** begin Collected material **

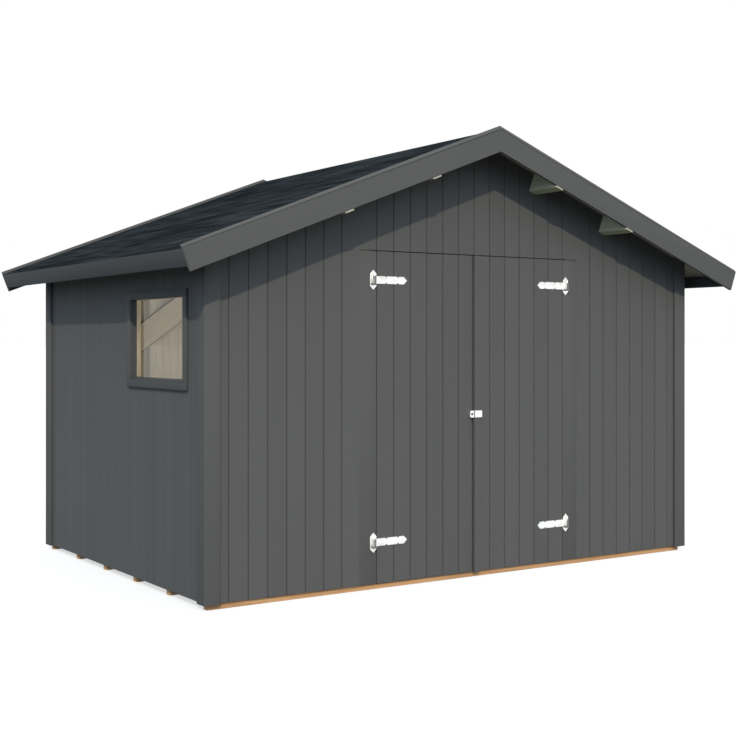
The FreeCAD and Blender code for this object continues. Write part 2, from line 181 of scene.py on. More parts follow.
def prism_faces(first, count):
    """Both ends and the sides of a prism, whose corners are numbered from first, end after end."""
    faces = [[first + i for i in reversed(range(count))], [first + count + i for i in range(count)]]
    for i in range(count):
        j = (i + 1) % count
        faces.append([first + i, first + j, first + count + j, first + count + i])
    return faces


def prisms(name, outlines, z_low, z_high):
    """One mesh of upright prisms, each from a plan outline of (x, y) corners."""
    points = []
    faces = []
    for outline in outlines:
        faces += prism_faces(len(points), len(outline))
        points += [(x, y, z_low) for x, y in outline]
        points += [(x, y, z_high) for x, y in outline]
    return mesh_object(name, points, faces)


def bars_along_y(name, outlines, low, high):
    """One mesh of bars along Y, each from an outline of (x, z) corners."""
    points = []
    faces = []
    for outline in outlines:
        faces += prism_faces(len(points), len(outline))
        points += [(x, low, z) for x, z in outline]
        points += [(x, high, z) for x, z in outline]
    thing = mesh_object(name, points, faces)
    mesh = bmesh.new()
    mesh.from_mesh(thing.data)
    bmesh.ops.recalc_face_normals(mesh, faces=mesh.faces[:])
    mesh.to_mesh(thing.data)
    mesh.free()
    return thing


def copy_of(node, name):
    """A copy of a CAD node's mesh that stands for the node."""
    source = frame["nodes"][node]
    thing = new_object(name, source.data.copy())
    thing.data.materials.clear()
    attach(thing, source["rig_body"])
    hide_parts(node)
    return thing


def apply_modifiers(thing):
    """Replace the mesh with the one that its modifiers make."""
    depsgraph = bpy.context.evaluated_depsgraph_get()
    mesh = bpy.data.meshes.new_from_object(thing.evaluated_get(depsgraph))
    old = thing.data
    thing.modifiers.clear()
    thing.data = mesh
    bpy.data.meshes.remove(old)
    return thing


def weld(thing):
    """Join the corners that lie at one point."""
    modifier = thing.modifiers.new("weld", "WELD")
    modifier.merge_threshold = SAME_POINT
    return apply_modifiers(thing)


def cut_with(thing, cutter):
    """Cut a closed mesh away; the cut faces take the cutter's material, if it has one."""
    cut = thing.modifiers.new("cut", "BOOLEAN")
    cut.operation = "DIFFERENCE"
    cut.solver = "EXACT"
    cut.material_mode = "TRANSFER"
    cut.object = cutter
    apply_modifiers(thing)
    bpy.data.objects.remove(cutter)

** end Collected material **

* Exercise brief: The lines from the top of the data above down to the line containing "return faces" are to be copied exactly; no other line should appear.

* Task output:
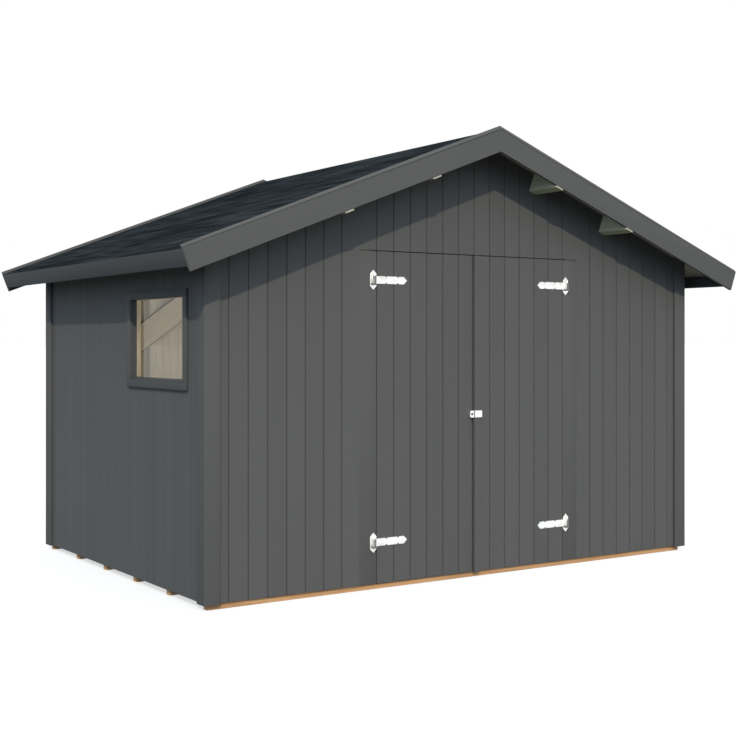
The FreeCAD and Blender code for this object continues. Write part 2, from line 181 of scene.py on. More parts follow.
def prism_faces(first, count):
    """Both ends and the sides of a prism, whose corners are numbered from first, end after end."""
    faces = [[first + i for i in reversed(range(count))], [first + count + i for i in range(count)]]
    for i in range(count):
        j = (i + 1) % count
        faces.append([first + i, first + j, first + count + j, first + count + i])
    return faces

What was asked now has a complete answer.